Managing High Moisture, Stored Grain through Winter

Managing High Moisture, Stored Grain through Winter

Dec. 4, 2009

Usually we can expect corn standing in the field to lose a point of moisture every three to four days during late September and early October. This year, however, drydown was much slower due to the high humidity and cooler than normal air temperatures.

Tens of thousands of acres of late planted corn in Nebraska had not reached physiological maturity (black layer) in late October when the crop was killed by freezing temperatures. That corn typically was above 30% moisture after the freeze. In some cases, especially when the corn had wounds from hail or insects, it was invaded by one of several fungal organisms (molds).

Many corn producers use natural (unheated) air to dry grain. Natural air drying takes a long time even under good drying conditions. This year it took much longer than usual due to cool temperatures and high humidity.

Producers usually wouldn't think of harvesting corn above 22% moisture, but this year many waited until November but still had corn at 28% moisture that they had to harvest before they lost it to a winter storm.

Recommendations for Winter Grain Drying

To keep this wet, stored grain from heating and losing quality in storage, producers should run the fan continuously whenever the wettest corn in the bin is above 18% moisture and grain temperature is above 50°F. Studies have been conducted under carefully controlled laboratory conditions with constant temperature and moisture content to establish the length of time corn can be held before it loses one-half of one percent of its dry matter. This is about the maximum dry matter loss one can suffer and still maintain the current market grade.

 A table giving maximum storage times under various combinations of grain temperature and moisture content can be found in the University of Minnesota Extension publication, Grain Storage Tips: Factors and Formulas for Crop Drying, Storage and Handling.

There are two rules of thumb regarding storage time.

  1. When the corn is above 16% moisture, the shelf life is half as long at a given temperature for every two percentage points higher moisture content.
  2. At a given moisture content, the shelf life is half as long for every 10°F increase in temperature. Grain above 16% moisture in a bin will deteriorate about three times as fast as the estimates in the table if it is not aerated to carry away the heat generated by the fungal growth.

Intermittent Fan Operation During The Cold Months

This year, some producers will likely not be able to get all of their grain dried to a moisture content considered safe for long-term storage (15% for corn and 13% for soybeans) before the weather gets too cold to accomplish enough additional drying to make it economically feasible to continue to run the aeration fans. (See the table on Equilibrium Moisture Content in Grain Storage Tips.)

If the moisture content of the corn in the bin is below 18% and the temperature of the grain is at or below 40°F:

  • Consider intermittent fan operation during winter. This recommendation is contingent on the producer's ability and willingness to closely monitor the corn to detect the first sign of heating in the bin.

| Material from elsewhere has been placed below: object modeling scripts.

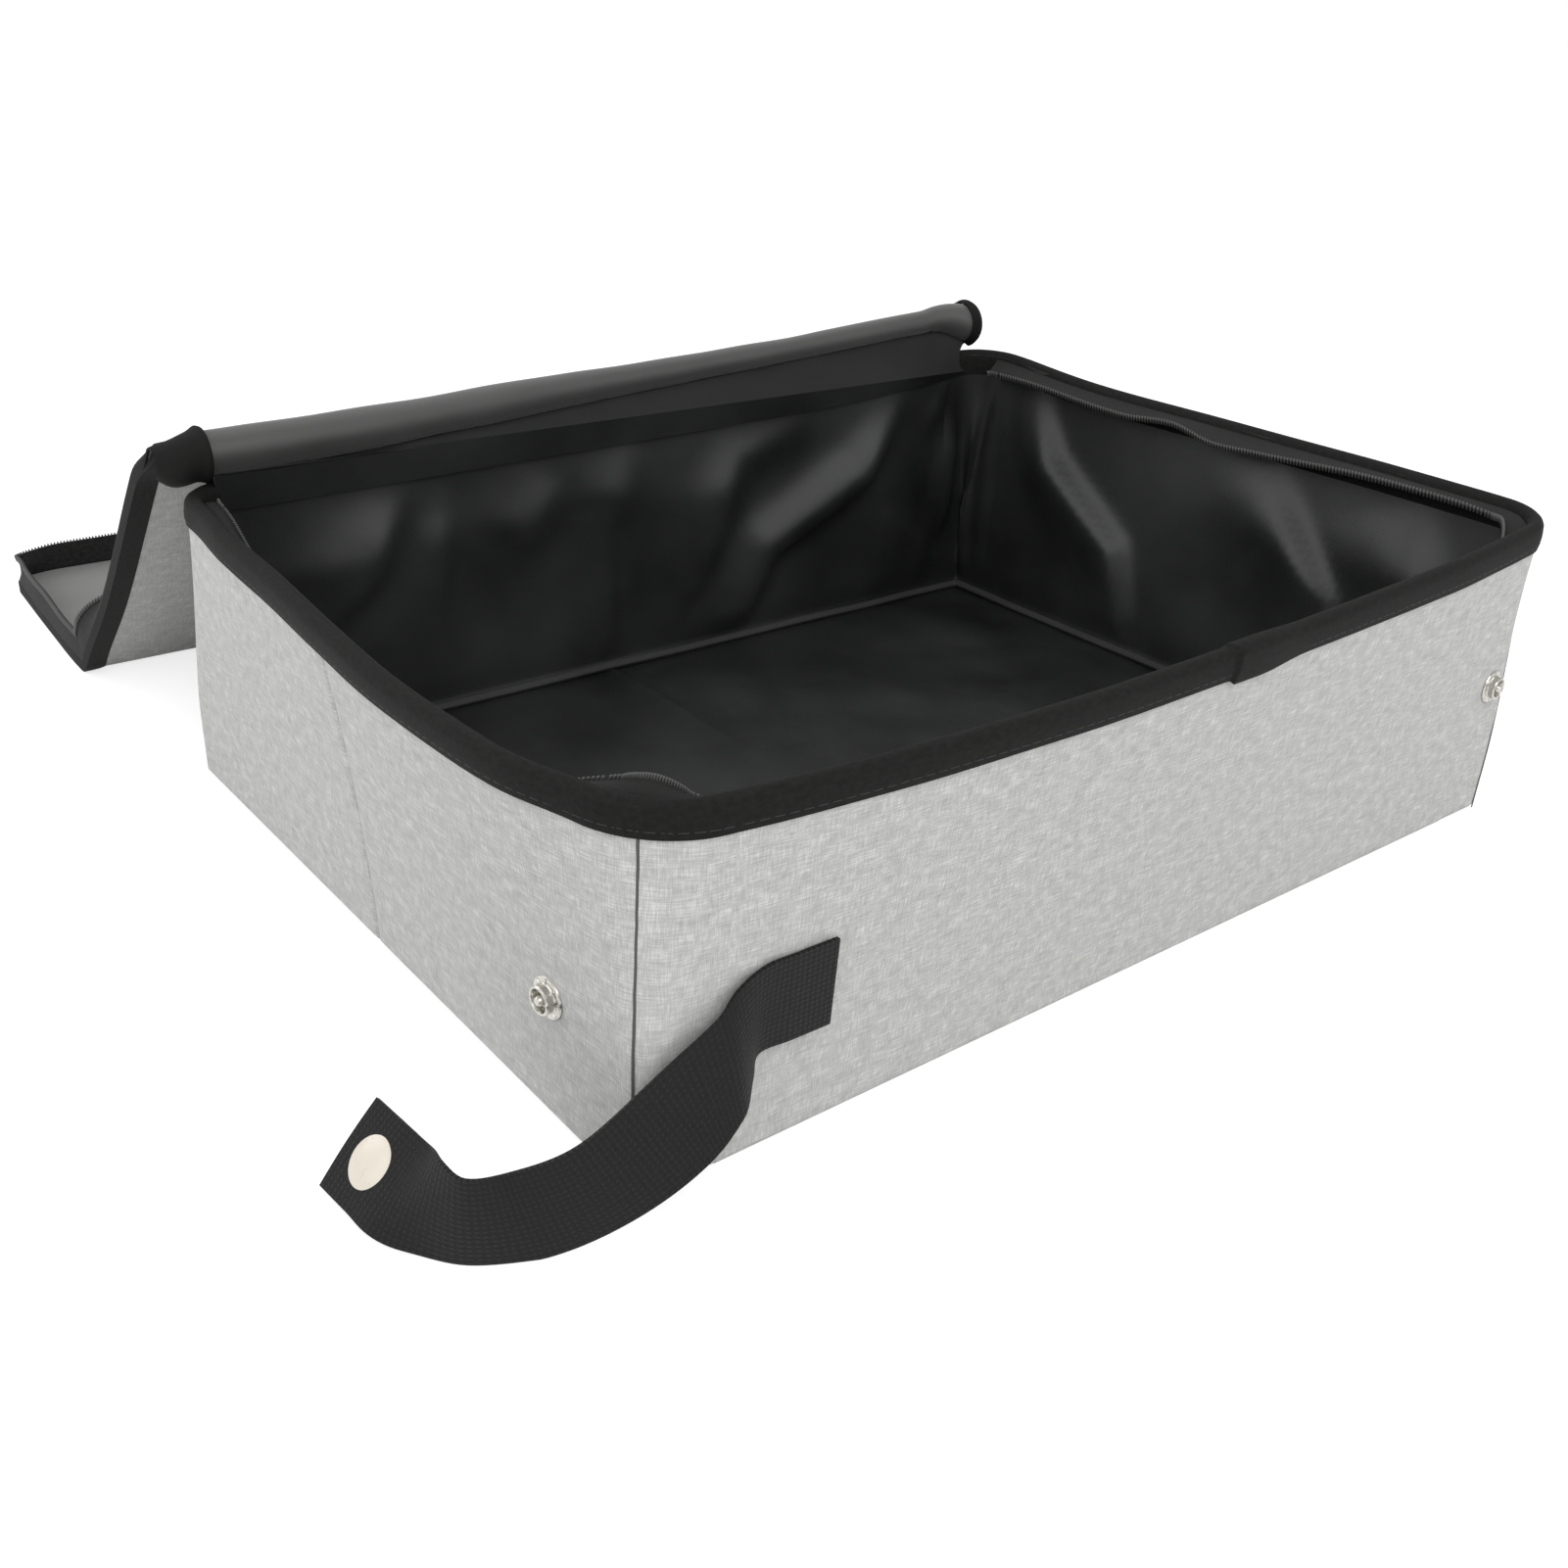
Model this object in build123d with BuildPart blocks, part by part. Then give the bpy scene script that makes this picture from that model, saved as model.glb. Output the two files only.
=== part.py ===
"""Foldable fabric litter box with a lid that zips on, as separate sewn pieces, in millimetres.

The origin is the middle of the tray's footprint, on the ground, with +Z up. The long walls run along X.
The front wall, which carries the strap, faces -Y. The lid is hinged on the back wall's rim and lies
folded back over it, with its outer part on the ground. Every piece is drawn as the open box stands.
"""
from build123d import *
from collections import namedtuple
import math
import os

# Tray
box_length = 400.0
box_depth = 300.0
box_height = 116.0
clearance = 0.3

# Layers of a wall or of the floor
shell_t = 1.0
board_t = 3.0
lining_t = 1.0
wall_t = shell_t + board_t + lining_t
seam_allowance = 5.0
board_split = 4.0

# Binding round the rim
binding_t = 0.8
binding_h = 10.0
rim_top = box_height + binding_t

# Zip tape sewn inside the rim, with its coil along the free lower edge
tape_t = 0.7
tape_h = 22.0
tape_drop = 2.0
tape_corner_stop = 10.0
coil_t = 1.6
coil_h = 2.2
tape_top = box_height - tape_drop
coil_bottom = tape_top - tape_h
coil_top = coil_bottom + coil_h

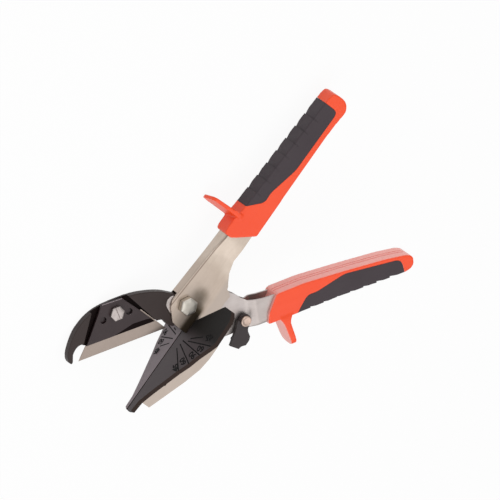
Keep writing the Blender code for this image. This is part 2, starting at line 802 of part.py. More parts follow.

If the moisture content is above 16%:

  • Use a grain thermometer to monitor temperature. (This is a sturdy thermometer attached to a metal rod that can be pushed several feet into the grain mass.) Probe several places near the bin walls and a couple of places near the center of the bin. Allow several minutes for the thermometer to equalize with the temperature of the grain before taking each reading.
  • Run the aeration fan if the thermometer detects heating anywhere in the grain mass or if there is more than a 5-8º difference in grain temperature between any two spots in the bin.
  • At the very least, start the aeration fan and immediately climb up and lean into the access hatch at the top of the ladder. If you detect a moldy smell or the air hitting your face is warmer than expected, or you see condensation on the underside of the bin roof on a cold day, this could signal a hot spot is forming in the corn. If you find any of these symptoms, continue aerating until conditions improve.
  • If you have a stirring system in the bin, run a couple of rounds while aerating to break up wet spots and even out the moisture in the bin. If you don't have a stirring system and continue to see indications of a hot spot, unload enough grain to locate or break up the wet spot.

When the weather forecast calls for a period of warmer weather for several days, resume aeration when the equilibrium moisture content table indicates that some drying can be accomplished.

For example, if the air temperature is 50°F and the relative humidity is 60%, the table shows the equilibrium moisture content is 13.8%. If the wettest corn in the bin is a couple of points higher, you may want to kick on the fan to do as much drying as you can while you have the opportunity.

If you warm the grain mass above 40°F while drying, continue fan operation until the grain temperature drops below 35°F again. The goal is to get corn to 15% moisture and 30°F for storage from December through February.

If you can't get the corn to 15% moisture before discontinuing fan operation, it is critical that you get the temperature down to 25-30°F to arrest mold growth. Always push a cooling front completely through the bin before discontinuing aeration for longer than a few days. An estimate of the hours of fan operation required to push a temperature front through a bin of corn is 15 divided by the airflow rate in cubic feet per minute per bushel (cfm/bu). If your drying fan can produce 1.0 cfm/bu, it will take about 15 hours. If you have a storage bin with a small fan producing 0.2 cfm/bu, it will take 75 hours.